10. Naked Mole Rat Gets Dressed is one of our favorite books to use in lessons to uncover the author’s message. It is a story about tolerance and effecting change. Most mole rats go around naked, but not Wilbur. Wilbur wears clothes. Much of the mole rat community objects to Wilbur’s practices and a town meeting is called. When Grandpah, the oldest and wisest mole rat is asked to weigh in on Wilbur wearing clothes he asks, “Why not?” We reread this book when we need to change procedures in our classroom. For example, we started the year by having students put their writing workshop pieces in hanging file folders. When we saw that to be ineffective, we asked ourselves, “why not try it a different way?” Students who otherwise may be bothered by the change, quickly accept the new procedure
Since we didn’t include a non-fiction title, “Why not have an eleventh book on our list?” We only bend the rules in good faith and for a purpose--we need a non-fiction book on our list!

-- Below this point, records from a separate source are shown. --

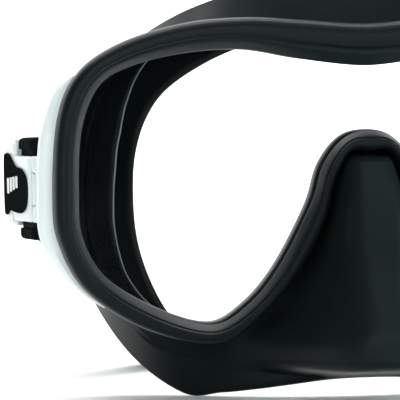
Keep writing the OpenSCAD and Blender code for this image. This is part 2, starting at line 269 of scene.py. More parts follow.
BUTTON_BLACK = moulded("button_black", (0.005, 0.0062, 0.0064), 0.6, IOR=1.05)
BADGE_BLACK = moulded("badge_black", (0.006, 0.008, 0.008), 0.75, bump=0.05, IOR=1.01)
BADGE_GREY = moulded("badge_grey", (0.62, 0.64, 0.64), 0.35, bump=0.05)
PIN_STEEL = moulded("pin_steel", (0.6, 0.61, 0.62), 0.25, bump_scale=1500, Metallic=1.0)
LENS_GLASS = principled("lens_glass", (0.02, 0.035, 0.035), 0.02, Alpha=0.025, IOR=1.5,
                        Specular_IOR_Level=0.5)[0]

# ------------------------------------------------------------------ rim, retainer ring, glass
STEPS = 12
opening, rim_edge, fold, face = (smooth_loop(whole(h), STEPS) for h in (OPENING, RIM_EDGE, FOLD, FACE))
STATIONS = len(opening)
GLASS_SHARE = 0.45
FLANGE_BACK = GLASS_T + 2
RETAINER_BACK = FLANGE_BACK + 3
CROWN = 5


def perimeter_points(section):
    """Rings of points from a section of (share from the opening to the rim's edge, depth)."""
    section = np.asarray(section, float)
    s, y = section[:, 0], section[:, 1]
    p = opening[:, None, :] + (rim_edge - opening)[:, None, :] * s[None, :, None]
    return np.stack([p[..., 0], np.broadcast_to(y, p.shape[:2]), p[..., 1]], -1)


def second_material(obj, material, columns, first, last):
    """Another material on the faces from one column of a ring's section to another."""
    obj.data.materials.append(material)
    column = np.arange(columns)
    index = np.tile((column >= first) & (column < last), STATIONS)
    obj.data.polygons.foreach_set("material_index", index.astype(np.int32))


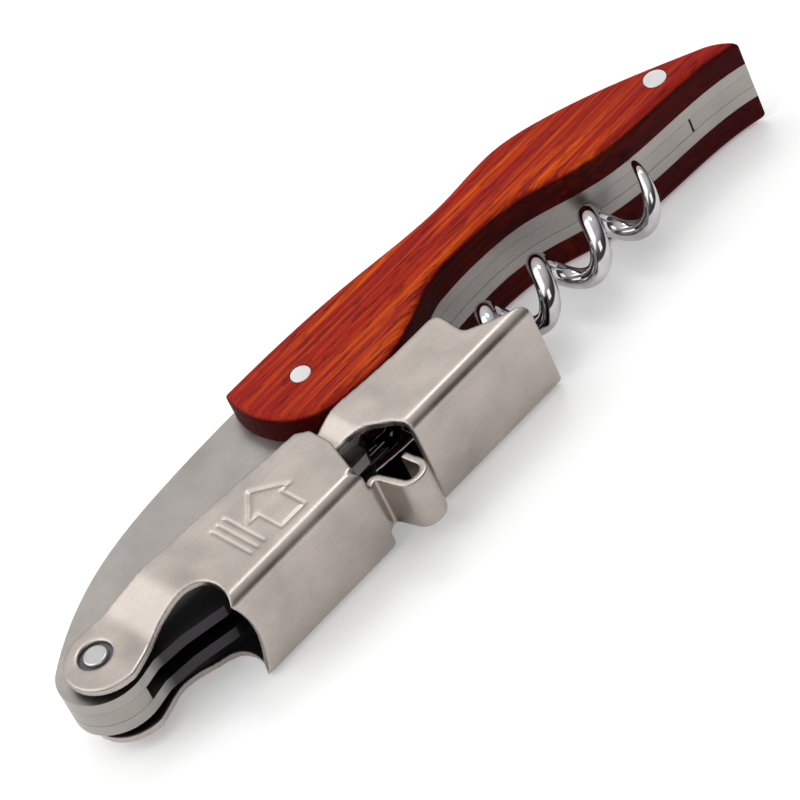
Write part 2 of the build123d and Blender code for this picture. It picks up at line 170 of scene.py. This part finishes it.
def mixColour(tree, factor, first, second, blend="MIX"):
    node = tree.nodes.new("ShaderNodeMix")
    node.data_type = "RGBA"
    node.blend_type = blend
    for socket, value in ((node.inputs[0], factor), (node.inputs[6], first),
                          (node.inputs[7], second)):
        if isinstance(value, bpy.types.NodeSocket):
            tree.links.new(value, socket)
        elif isinstance(value, tuple):
            socket.default_value = (*value, 1)
        else:
            socket.default_value = value
    return node.outputs[2]


def mapRange(tree, value, fromMin, fromMax, toMin, toMax):
    return addNode(
        tree, "ShaderNodeMapRange",
        {"Value": value, "From Min": fromMin, "From Max": fromMax, "To Min": toMin,
         "To Max": toMax},
    ).outputs["Result"]


def bump(tree, height, strength, distance, normal=None):
    inputs = {"Height": height, "Strength": strength, "Distance": distance}
    if normal:
        inputs["Normal"] = normal
    return addNode(tree, "ShaderNodeBump", inputs).outputs["Normal"]


def combine(tree, operation, first, second):
    return addNode(tree, "ShaderNodeMath", {0: first, 1: second}, operation=operation).outputs[0]


paintedShadeEdges = {
    # each pair is where the painted shade of a hollow starts and where it is full, in mm
    "cheeks": (-1, -3),     # inner faces, by height above the middle times the way they face
    "web": (-8, -9.5),      # inner side of a channel's web, by Y
    "nose": (-51.5, -49),   # the handle's part under the main lever, from its front
    "worm": (-16, -17.5),   # to its rear end
    "belly": (0.5, -2),     # and down from the liners' top
}


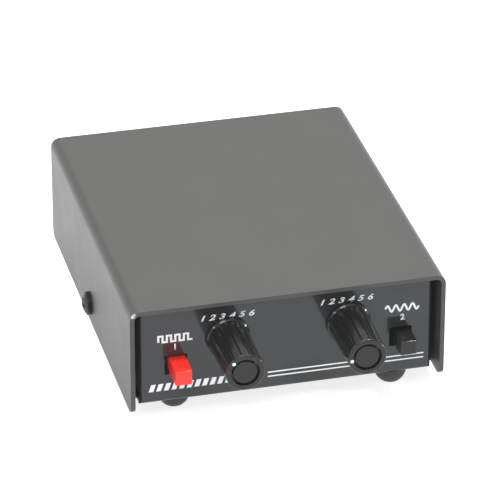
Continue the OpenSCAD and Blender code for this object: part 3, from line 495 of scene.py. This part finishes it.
skirt_foot_edge = 0.05 * MM
groove_edge = 0.12 * MM
cap_back_edge = 0.08 * MM
knob_mean_radius = 7 * MM

# How far each knob's mark is turned at rest, in degrees clockwise from the top
mark_turns = {"rate": -46, "duty": -100}


def flute_angles():
    """Angles packed closely across each flute and loosely across each land"""
    half = 0.5 * flute_width / knob_mean_radius
    across = [flute_pitch * 0.5 + half * k / 6 for k in range(-7, 8)]
    land = [flute_pitch * k / 14 for k in (0, 1, 2, 3, 4, 10, 11, 12, 13)]
    inside = sorted(across + land)
    return [k * flute_pitch + a for k in range(flute_count) for a in inside]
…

11. We greatly value non-fiction, so we regret that only one of our top ten (okay, yes 11) picture books represents the non-fiction genre! Boy, Were We Wrong about Dinosaurs! by Kathleen V. Kudlinski, an exemplar text listed in the CCSS, presents the evolution (yes, pun intended) of thought regarding the dinosaurs. The author presents former beliefs and then scientific evidence that led to a change in thinking. We value students recognizing their changes in thinking, in both fiction and non-fiction and feel this book does a great job of modeling the importance of revising one’s thinking as new information is gleaned. If you are looking for an example of how authors of non-fiction text use repeated phrases, this is a great example, too.
Sorry, there was no way to limit our list to ten. Let's just say that number 11 will be number 1 on our top ten non-fiction picture book list. More on that to come! Our third colleague just introduced us as "rule breakers" and at the time we couldn't imagine why she might happily don us such a title.